===== Supplied information
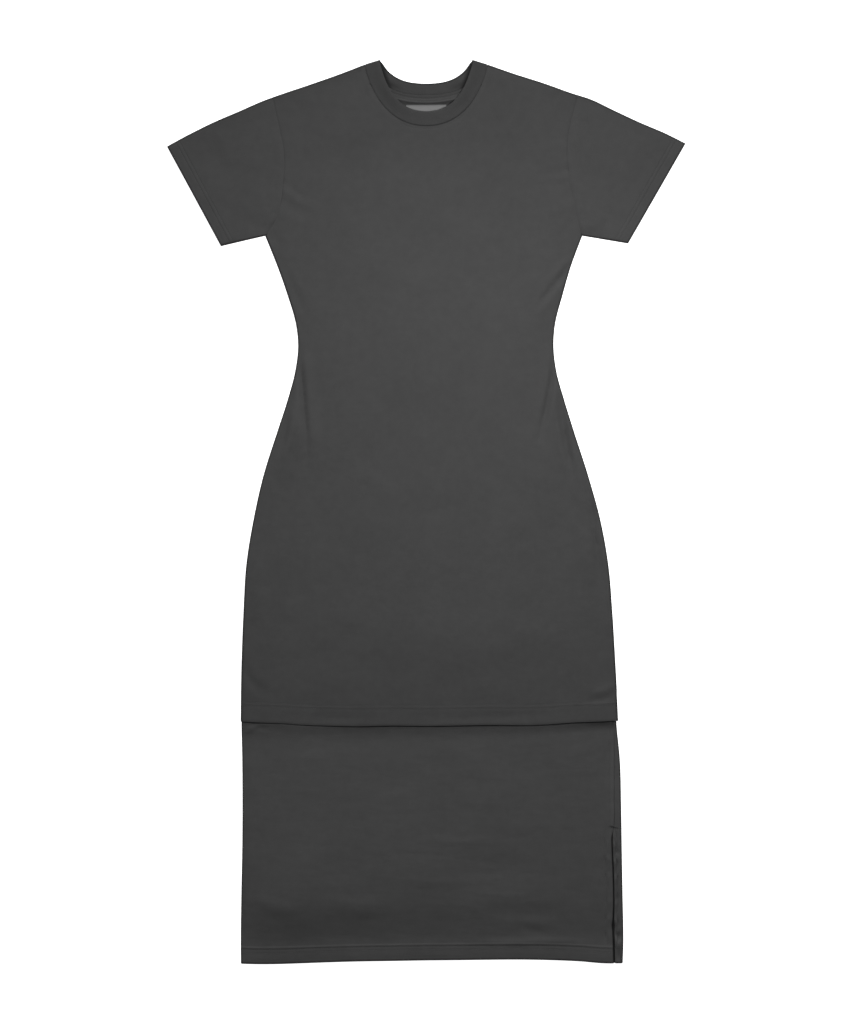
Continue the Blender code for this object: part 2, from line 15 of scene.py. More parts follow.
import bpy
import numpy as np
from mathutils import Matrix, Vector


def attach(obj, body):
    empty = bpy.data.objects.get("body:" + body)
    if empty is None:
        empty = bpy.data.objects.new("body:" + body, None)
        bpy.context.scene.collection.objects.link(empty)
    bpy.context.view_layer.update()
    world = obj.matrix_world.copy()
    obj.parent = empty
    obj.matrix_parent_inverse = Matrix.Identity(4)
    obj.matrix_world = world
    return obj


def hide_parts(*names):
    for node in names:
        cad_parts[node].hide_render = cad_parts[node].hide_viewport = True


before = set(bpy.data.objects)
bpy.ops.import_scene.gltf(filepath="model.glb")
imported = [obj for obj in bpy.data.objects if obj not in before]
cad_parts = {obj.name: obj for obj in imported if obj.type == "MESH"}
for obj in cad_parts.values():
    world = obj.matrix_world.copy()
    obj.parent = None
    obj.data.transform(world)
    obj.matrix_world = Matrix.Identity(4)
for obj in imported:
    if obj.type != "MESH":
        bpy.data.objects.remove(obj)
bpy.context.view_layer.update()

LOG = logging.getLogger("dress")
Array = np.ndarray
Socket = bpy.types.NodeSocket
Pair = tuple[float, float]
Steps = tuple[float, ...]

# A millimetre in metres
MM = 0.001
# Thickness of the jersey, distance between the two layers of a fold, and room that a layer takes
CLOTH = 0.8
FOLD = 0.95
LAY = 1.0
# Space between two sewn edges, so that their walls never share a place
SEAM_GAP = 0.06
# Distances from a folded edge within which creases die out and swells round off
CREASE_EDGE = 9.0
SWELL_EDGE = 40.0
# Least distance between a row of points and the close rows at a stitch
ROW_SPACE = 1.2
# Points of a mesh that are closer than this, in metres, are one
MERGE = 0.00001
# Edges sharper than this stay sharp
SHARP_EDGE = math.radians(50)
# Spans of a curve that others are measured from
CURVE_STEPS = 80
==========
Given exercise — Report how many lines contain "data". Give nothing but the number.

Full output — 6